Extract the full set of records that follows, word for word.
◇ ◇ ◇ ◇ ◇
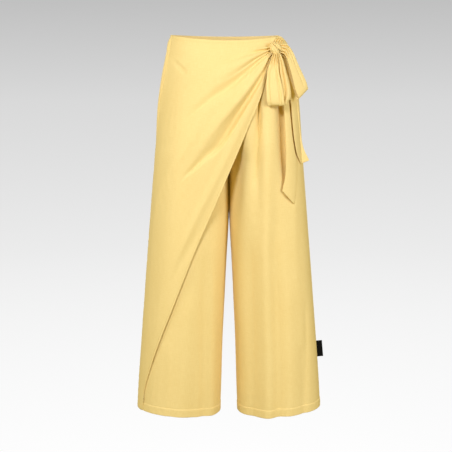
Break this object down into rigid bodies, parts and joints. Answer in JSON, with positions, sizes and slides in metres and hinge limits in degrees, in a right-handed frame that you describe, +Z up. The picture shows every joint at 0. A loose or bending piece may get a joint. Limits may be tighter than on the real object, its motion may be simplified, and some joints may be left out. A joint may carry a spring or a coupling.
{
  "type": "trousers",
  "caption": "Wide-leg woven trousers with a diagonal wrap panel gathered into a side tie bow, filled out as worn and hollow inside.",
  "frame": {"origin": "middle of the waist opening, level with the top of the wearer's right side seam, where the wearer's waist holds the trousers", "axes": "+Z up, -Y towards the front, +X towards the wearer's left"},
  "size_m": [0.4714, 0.2582, 0.9423],
  "materials": {
    "cloth": "matte light yellow plain weave of viscose and linen",
    "label_tape": "plain black woven tape with a slight sheen"
  },
  "bodies": {
    "root": {"waistband_front": "cloth", "waistband_back": "cloth", "front_left": "cloth", "front_right": "cloth", "back_left": "cloth", "back_right": "cloth", "wrap_panel": "cloth", "bow_knot": "cloth", "bow_loop_front": "cloth", "bow_loop_side": "cloth", "tie_tail_long": "cloth", "tie_tail_short": "cloth", "tie_root": "cloth", "label_tab": "label_tape"}
  },
  "joints": []
}
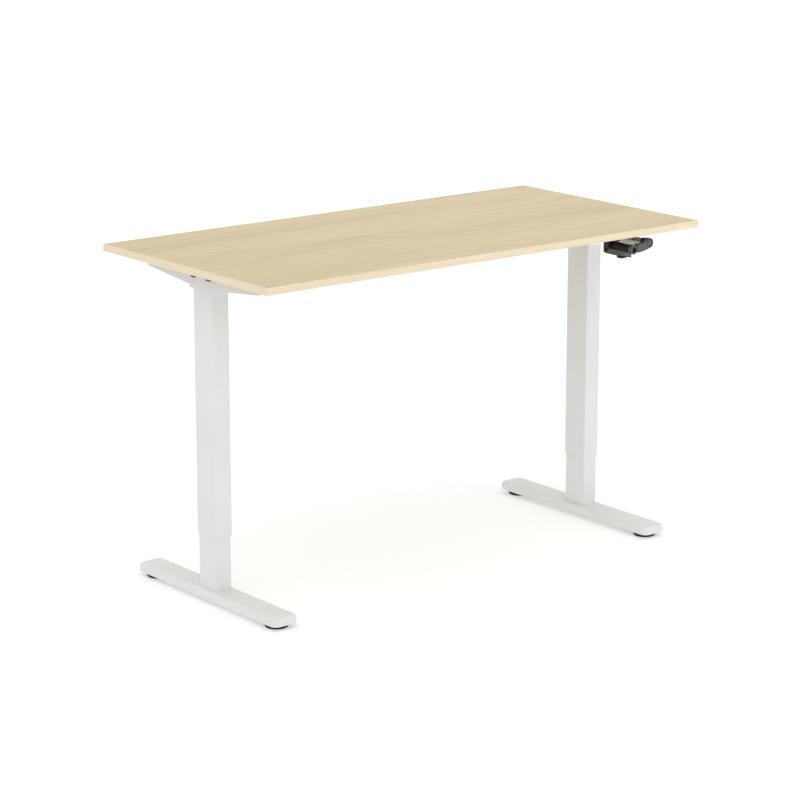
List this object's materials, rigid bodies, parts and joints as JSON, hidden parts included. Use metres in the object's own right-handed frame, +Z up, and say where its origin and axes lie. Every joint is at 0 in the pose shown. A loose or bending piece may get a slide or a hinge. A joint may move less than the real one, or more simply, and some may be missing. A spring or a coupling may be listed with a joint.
{
  "type": "height adjustable desk",
  "caption": "Hand-crank height adjustable desk: rectangular laminate top on two telescoping steel legs with flat feet.",
  "frame": {"origin": "on the floor under the middle of the table top, at the working height of 867 mm", "axes": "+X along the desk to the end with the crank, which is the user's right, +Y to the back, +Z up"},
  "size_m": [1.4, 0.7, 0.867],
  "materials": {
    "laminate": "satin",
    "edging": "satin",
    "white_steel": "fine matt powder coat",
    "black_plastic": "fine texture",
    "grey_plastic": "satin",
    "natural_plastic": "matt",
    "bare_steel": "bright",
    "cast_alloy": "cast",
    "brass": "machined"
  },
  "bodies": {
    "left_base": {"left_foot": "white_steel", "left_weld_nuts": "bare_steel", "left_base_plate": "bare_steel", "left_foot_screws": "bare_steel", "left_inner_column": "white_steel", "left_upper_bush": "natural_plastic", "left_nut_carrier": "natural_plastic", "left_spindle_nut": "brass"},
    "top_frame": {"tabletop": "laminate", "edge_band_front": "edging", "edge_band_back": "edging", "edge_band_left": "edging", "edge_band_right": "edging", "front_rail": "white_steel", "rear_rail": "white_steel", "rail_end_caps": "black_plastic", "top_screws": "bare_steel", "left_outer_column": "white_steel", "left_lower_bush": "natural_plastic", "left_gearbox_housing": "white_steel", "left_gearbox_cover": "cast_alloy", "left_spindle_bearing": "bare_steel", "left_wing_bracket": "white_steel", "right_outer_column": "white_steel", "right_lower_bush": "natural_plastic", "right_gearbox_housing": "white_steel", "right_gearbox_cover": "cast_alloy", "right_spindle_bearing": "bare_steel", "right_wing_bracket": "white_steel", "crank_bracket": "white_steel", "crank_bracket_screws": "bare_steel", "crank_bearing": "black_plastic", "crank_holder": "black_plastic"},
    "right_base": {"right_foot": "white_steel", "right_weld_nuts": "bare_steel", "right_base_plate": "bare_steel", "right_foot_screws": "bare_steel", "right_inner_column": "white_steel", "right_upper_bush": "natural_plastic", "right_nut_carrier": "natural_plastic", "right_spindle_nut": "brass"},
    "left_spindle": {"left_spindle": "bare_steel", "left_spindle_gear": "bare_steel"},
    "right_spindle": {"right_spindle": "bare_steel", "right_spindle_gear": "bare_steel"},
    "cross_drive": {"cross_rod": "bare_steel", "left_pinion": "bare_steel", "right_pinion": "bare_steel"},
    "crank_drive": {"crank_gear": "bare_steel", "crank_socket": "bare_steel"},
    "crank_sleeve": {"crank_sleeve": "bare_steel"},
    "crank": {"crank_rod": "bare_steel", "crank_arm": "black_plastic", "crank_cap": "grey_plastic"},
    "grip_fork": {"grip_spigot": "black_plastic"},
    "crank_grip": {"crank_grip": "black_plastic"},
    "left_front_glide": {"left_front_glide": "black_plastic"},
    "left_rear_glide": {"left_rear_glide": "black_plastic"},
    "right_front_glide": {"right_front_glide": "black_plastic"},
    "right_rear_glide": {"right_rear_glide": "black_plastic"}
  },
  "joints": [
    {"name": "lift", "type": "slide", "parent": "left_base", "child": "top_frame", "axis": [0, 0, 1], "range_m": [-0.132, 0.268]},
    {"name": "right_leg", "type": "slide", "parent": "top_frame", "child": "right_base", "axis": [0, 0, -1], "range_m": [-0.132, 0.268]},
    {"name": "left_spindle_turn", "type": "hinge", "parent": "top_frame", "child": "left_spindle", "pos_m": [-0.616, 0, 0.55], "axis": [0, 0, 1], "continuous": true},
    {"name": "right_spindle_turn", "type": "hinge", "parent": "top_frame", "child": "right_spindle", "pos_m": [0.616, 0, 0.55], "axis": [0, 0, 1], "continuous": true},
    {"name": "cross_rod_turn", "type": "hinge", "parent": "top_frame", "child": "cross_drive", "pos_m": [0, 0, 0.802], "axis": [1, 0, 0], "continuous": true},
    {"name": "crank_drive_turn", "type": "hinge", "parent": "top_frame", "child": "crank_drive", "pos_m": [0.616, -0.1, 0.802], "axis": [0, 1, 0], "continuous": true},
    {"name": "crank_turn", "type": "hinge", "parent": "top_frame", "child": "crank_sleeve", "pos_m": [0.616, -0.23, 0.802], "axis": [0, 1, 0], "range_deg": [-165, 0]},
    {"name": "crank_pull", "type": "slide", "parent": "crank_sleeve", "child": "crank", "axis": [0, -1, 0], "range_m": [0, 0.125]},
    {"name": "grip_fold", "type": "hinge", "parent": "crank", "child": "grip_fork", "pos_m": [0.56, -0.2495, 0.79], "axis": [-0.9778, 0, -0.2095], "range_deg": [0, 180]},
    {"name": "grip_spin", "type": "hinge", "parent": "grip_fork", "child": "crank_grip", "pos_m": [0.56, -0.2, 0.79], "axis": [0, 1, 0], "continuous": true},
    {"name": "left_front_level", "type": "slide", "parent": "left_base", "child": "left_front_glide", "axis": [0, 0, -1], "range_m": [0, 0.012]},
    {"name": "left_rear_level", "type": "slide", "parent": "left_base", "child": "left_rear_glide", "axis": [0, 0, -1], "range_m": [0, 0.012]},
    {"name": "right_front_level", "type": "slide", "parent": "right_base", "child": "right_front_glide", "axis": [0, 0, -1], "range_m": [0, 0.012]},
    {"name": "right_rear_level", "type": "slide", "parent": "right_base", "child": "right_rear_glide", "axis": [0, 0, -1], "range_m": [0, 0.012]}
  ],
  "couplings": [
    {"joint": "right_leg", "follows": "lift", "ratio": 1},
    {"joint": "left_spindle_turn", "follows": "lift", "rad_per_m": -1047.2},
    {"joint": "right_spindle_turn", "follows": "lift", "rad_per_m": -1047.2},
    {"joint": "cross_rod_turn", "follows": "lift", "rad_per_m": 1570.8},
    {"joint": "crank_drive_turn", "follows": "lift", "rad_per_m": 1570.8}
  ]
}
◇ ◇ ◇ ◇ ◇
Final result>
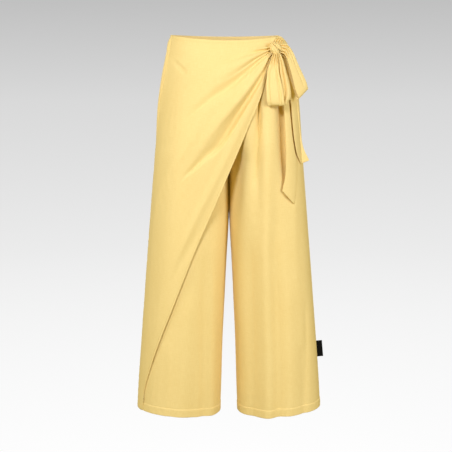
Break this object down into rigid bodies, parts and joints. Answer in JSON, with positions, sizes and slides in metres and hinge limits in degrees, in a right-handed frame that you describe, +Z up. The picture shows every joint at 0. A loose or bending piece may get a joint. Limits may be tighter than on the real object, its motion may be simplified, and some joints may be left out. A joint may carry a spring or a coupling.
{
  "type": "trousers",
  "caption": "Wide-leg woven trousers with a diagonal wrap panel gathered into a side tie bow, filled out as worn and hollow inside.",
  "frame": {"origin": "middle of the waist opening, level with the top of the wearer's right side seam, where the wearer's waist holds the trousers", "axes": "+Z up, -Y towards the front, +X towards the wearer's left"},
  "size_m": [0.4714, 0.2582, 0.9423],
  "materials": {
    "cloth": "matte light yellow plain weave of viscose and linen",
    "label_tape": "plain black woven tape with a slight sheen"
  },
  "bodies": {
    "root": {"waistband_front": "cloth", "waistband_back": "cloth", "front_left": "cloth", "front_right": "cloth", "back_left": "cloth", "back_right": "cloth", "wrap_panel": "cloth", "bow_knot": "cloth", "bow_loop_front": "cloth", "bow_loop_side": "cloth", "tie_tail_long": "cloth", "tie_tail_short": "cloth", "tie_root": "cloth", "label_tab": "label_tape"}
  },
  "joints": []
}
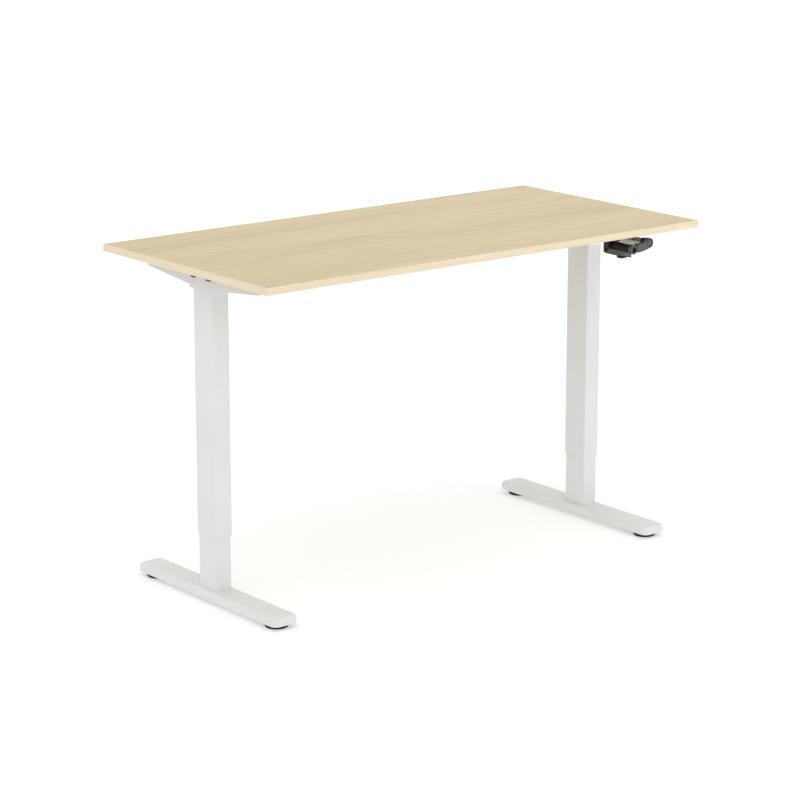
List this object's materials, rigid bodies, parts and joints as JSON, hidden parts included. Use metres in the object's own right-handed frame, +Z up, and say where its origin and axes lie. Every joint is at 0 in the pose shown. A loose or bending piece may get a slide or a hinge. A joint may move less than the real one, or more simply, and some may be missing. A spring or a coupling may be listed with a joint.
{
  "type": "height adjustable desk",
  "caption": "Hand-crank height adjustable desk: rectangular laminate top on two telescoping steel legs with flat feet.",
  "frame": {"origin": "on the floor under the middle of the table top, at the working height of 867 mm", "axes": "+X along the desk to the end with the crank, which is the user's right, +Y to the back, +Z up"},
  "size_m": [1.4, 0.7, 0.867],
  "materials": {
    "laminate": "satin",
    "edging": "satin",
    "white_steel": "fine matt powder coat",
    "black_plastic": "fine texture",
    "grey_plastic": "satin",
    "natural_plastic": "matt",
    "bare_steel": "bright",
    "cast_alloy": "cast",
    "brass": "machined"
  },
  "bodies": {
    "left_base": {"left_foot": "white_steel", "left_weld_nuts": "bare_steel", "left_base_plate": "bare_steel", "left_foot_screws": "bare_steel", "left_inner_column": "white_steel", "left_upper_bush": "natural_plastic", "left_nut_carrier": "natural_plastic", "left_spindle_nut": "brass"},
    "top_frame": {"tabletop": "laminate", "edge_band_front": "edging", "edge_band_back": "edging", "edge_band_left": "edging", "edge_band_right": "edging", "front_rail": "white_steel", "rear_rail": "white_steel", "rail_end_caps": "black_plastic", "top_screws": "bare_steel", "left_outer_column": "white_steel", "left_lower_bush": "natural_plastic", "left_gearbox_housing": "white_steel", "left_gearbox_cover": "cast_alloy", "left_spindle_bearing": "bare_steel", "left_wing_bracket": "white_steel", "right_outer_column": "white_steel", "right_lower_bush": "natural_plastic", "right_gearbox_housing": "white_steel", "right_gearbox_cover": "cast_alloy", "right_spindle_bearing": "bare_steel", "right_wing_bracket": "white_steel", "crank_bracket": "white_steel", "crank_bracket_screws": "bare_steel", "crank_bearing": "black_plastic", "crank_holder": "black_plastic"},
    "right_base": {"right_foot": "white_steel", "right_weld_nuts": "bare_steel", "right_base_plate": "bare_steel", "right_foot_screws": "bare_steel", "right_inner_column": "white_steel", "right_upper_bush": "natural_plastic", "right_nut_carrier": "natural_plastic", "right_spindle_nut": "brass"},
    "left_spindle": {"left_spindle": "bare_steel", "left_spindle_gear": "bare_steel"},
    "right_spindle": {"right_spindle": "bare_steel", "right_spindle_gear": "bare_steel"},
    "cross_drive": {"cross_rod": "bare_steel", "left_pinion": "bare_steel", "right_pinion": "bare_steel"},
    "crank_drive": {"crank_gear": "bare_steel", "crank_socket": "bare_steel"},
    "crank_sleeve": {"crank_sleeve": "bare_steel"},
    "crank": {"crank_rod": "bare_steel", "crank_arm": "black_plastic", "crank_cap": "grey_plastic"},
    "grip_fork": {"grip_spigot": "black_plastic"},
    "crank_grip": {"crank_grip": "black_plastic"},
    "left_front_glide": {"left_front_glide": "black_plastic"},
    "left_rear_glide": {"left_rear_glide": "black_plastic"},
    "right_front_glide": {"right_front_glide": "black_plastic"},
    "right_rear_glide": {"right_rear_glide": "black_plastic"}
  },
  "joints": [
    {"name": "lift", "type": "slide", "parent": "left_base", "child": "top_frame", "axis": [0, 0, 1], "range_m": [-0.132, 0.268]},
    {"name": "right_leg", "type": "slide", "parent": "top_frame", "child": "right_base", "axis": [0, 0, -1], "range_m": [-0.132, 0.268]},
    {"name": "left_spindle_turn", "type": "hinge", "parent": "top_frame", "child": "left_spindle", "pos_m": [-0.616, 0, 0.55], "axis": [0, 0, 1], "continuous": true},
    {"name": "right_spindle_turn", "type": "hinge", "parent": "top_frame", "child": "right_spindle", "pos_m": [0.616, 0, 0.55], "axis": [0, 0, 1], "continuous": true},
    {"name": "cross_rod_turn", "type": "hinge", "parent": "top_frame", "child": "cross_drive", "pos_m": [0, 0, 0.802], "axis": [1, 0, 0], "continuous": true},
    {"name": "crank_drive_turn", "type": "hinge", "parent": "top_frame", "child": "crank_drive", "pos_m": [0.616, -0.1, 0.802], "axis": [0, 1, 0], "continuous": true},
    {"name": "crank_turn", "type": "hinge", "parent": "top_frame", "child": "crank_sleeve", "pos_m": [0.616, -0.23, 0.802], "axis": [0, 1, 0], "range_deg": [-165, 0]},
    {"name": "crank_pull", "type": "slide", "parent": "crank_sleeve", "child": "crank", "axis": [0, -1, 0], "range_m": [0, 0.125]},
    {"name": "grip_fold", "type": "hinge", "parent": "crank", "child": "grip_fork", "pos_m": [0.56, -0.2495, 0.79], "axis": [-0.9778, 0, -0.2095], "range_deg": [0, 180]},
    {"name": "grip_spin", "type": "hinge", "parent": "grip_fork", "child": "crank_grip", "pos_m": [0.56, -0.2, 0.79], "axis": [0, 1, 0], "continuous": true},
    {"name": "left_front_level", "type": "slide", "parent": "left_base", "child": "left_front_glide", "axis": [0, 0, -1], "range_m": [0, 0.012]},
    {"name": "left_rear_level", "type": "slide", "parent": "left_base", "child": "left_rear_glide", "axis": [0, 0, -1], "range_m": [0, 0.012]},
    {"name": "right_front_level", "type": "slide", "parent": "right_base", "child": "right_front_glide", "axis": [0, 0, -1], "range_m": [0, 0.012]},
    {"name": "right_rear_level", "type": "slide", "parent": "right_base", "child": "right_rear_glide", "axis": [0, 0, -1], "range_m": [0, 0.012]}
  ],
  "couplings": [
    {"joint": "right_leg", "follows": "lift", "ratio": 1},
    {"joint": "left_spindle_turn", "follows": "lift", "rad_per_m": -1047.2},
    {"joint": "right_spindle_turn", "follows": "lift", "rad_per_m": -1047.2},
    {"joint": "cross_rod_turn", "follows": "lift", "rad_per_m": 1570.8},
    {"joint": "crank_drive_turn", "follows": "lift", "rad_per_m": 1570.8}
  ]
}